**TO DO:**
Copy the listing below line for line, starting at its first line and ending with the line that has "RING_WIRE = 0.8" in it. Add nothing.

:::

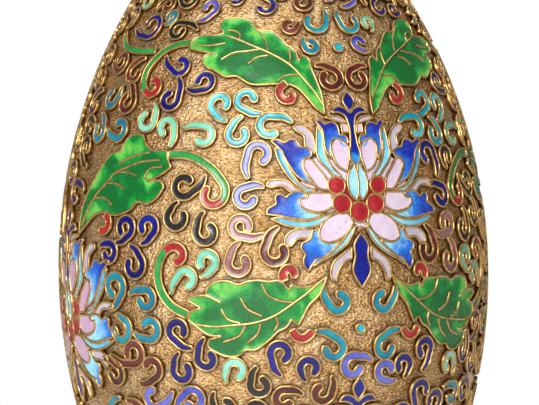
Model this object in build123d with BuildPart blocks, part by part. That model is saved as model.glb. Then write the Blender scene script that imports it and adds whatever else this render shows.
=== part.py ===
"""Cloisonne vase: a spun copper body with soldered wire cells filled with coloured enamel.

Millimetres, +Z up, origin at the centre of the foot, on the surface that the vase stands on.
The ornament is drawn on a chart of the body: u is the distance round the widest part, and v is
the height on the same scale, drawn so that a circle on the chart stays a circle on the vase.
"""

import os
from math import acos, atan, atan2, cos, degrees, hypot, pi, sin, sqrt, tanh

from build123d import *

os.makedirs("parts", exist_ok=True)

# ---- Driving dimensions of the vessel ----
BELLY_R = 33.0  # radius at the widest part
BELLY_Z = 59.0  # height of the widest part
UPPER_ARC = 81.0  # profile radius above the widest part
LOWER_ARC = 85.0  # profile radius below it
BODY_LOW = 8.0  # where the body meets the foot
BODY_HIGH = 112.0  # where the body meets the neck
LIP_Z = 126.6
TOTAL_HEIGHT = 128.0
NECK_R = 12.4  # neck tube where it leaves the shoulder
THROAT_R = 9.6  # narrowest part of the neck, outside
THROAT_Z = 118.5
LIP_R = 13.6
FOOT_TOP_R = 15.6
FOOT_R = 18.4
FOOT_RING_HEIGHT = 1.8
WALL = 0.9  # spun copper sheet
LINING = 0.35  # plain enamel inside and underneath
RING_WIRE = 0.8  # radius of the gilt rings

# ---- Driving dimensions of the ornament ----
ENAMEL_RISE = 0.58  # enamel above the copper ground
WIRE_RISE = 0.7  # wire above the copper ground
WIRE = 0.34  # thickness of a cloison wire
SCROLL_HALF = 0.42  # half the width of the enamel in a scroll band
LONGEST_COIL = 1.5 * pi  # a scroll winds no further than this, so that its wires stay apart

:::

**OUTPUT OF THE TASK:**
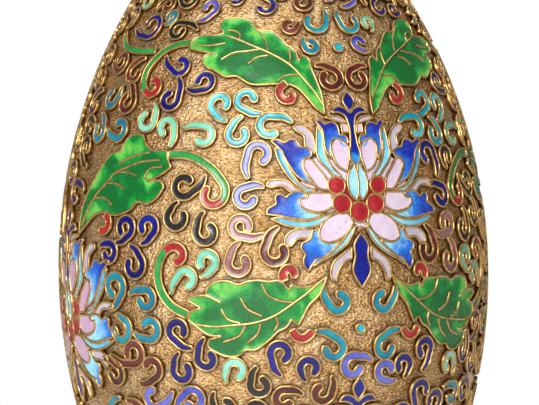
Model this object in build123d with BuildPart blocks, part by part. That model is saved as model.glb. Then write the Blender scene script that imports it and adds whatever else this render shows.
=== part.py ===
"""Cloisonne vase: a spun copper body with soldered wire cells filled with coloured enamel.

Millimetres, +Z up, origin at the centre of the foot, on the surface that the vase stands on.
The ornament is drawn on a chart of the body: u is the distance round the widest part, and v is
the height on the same scale, drawn so that a circle on the chart stays a circle on the vase.
"""

import os
from math import acos, atan, atan2, cos, degrees, hypot, pi, sin, sqrt, tanh

from build123d import *

os.makedirs("parts", exist_ok=True)

# ---- Driving dimensions of the vessel ----
BELLY_R = 33.0  # radius at the widest part
BELLY_Z = 59.0  # height of the widest part
UPPER_ARC = 81.0  # profile radius above the widest part
LOWER_ARC = 85.0  # profile radius below it
BODY_LOW = 8.0  # where the body meets the foot
BODY_HIGH = 112.0  # where the body meets the neck
LIP_Z = 126.6
TOTAL_HEIGHT = 128.0
NECK_R = 12.4  # neck tube where it leaves the shoulder
THROAT_R = 9.6  # narrowest part of the neck, outside
THROAT_Z = 118.5
LIP_R = 13.6
FOOT_TOP_R = 15.6
FOOT_R = 18.4
FOOT_RING_HEIGHT = 1.8
WALL = 0.9  # spun copper sheet
LINING = 0.35  # plain enamel inside and underneath
RING_WIRE = 0.8  # radius of the gilt rings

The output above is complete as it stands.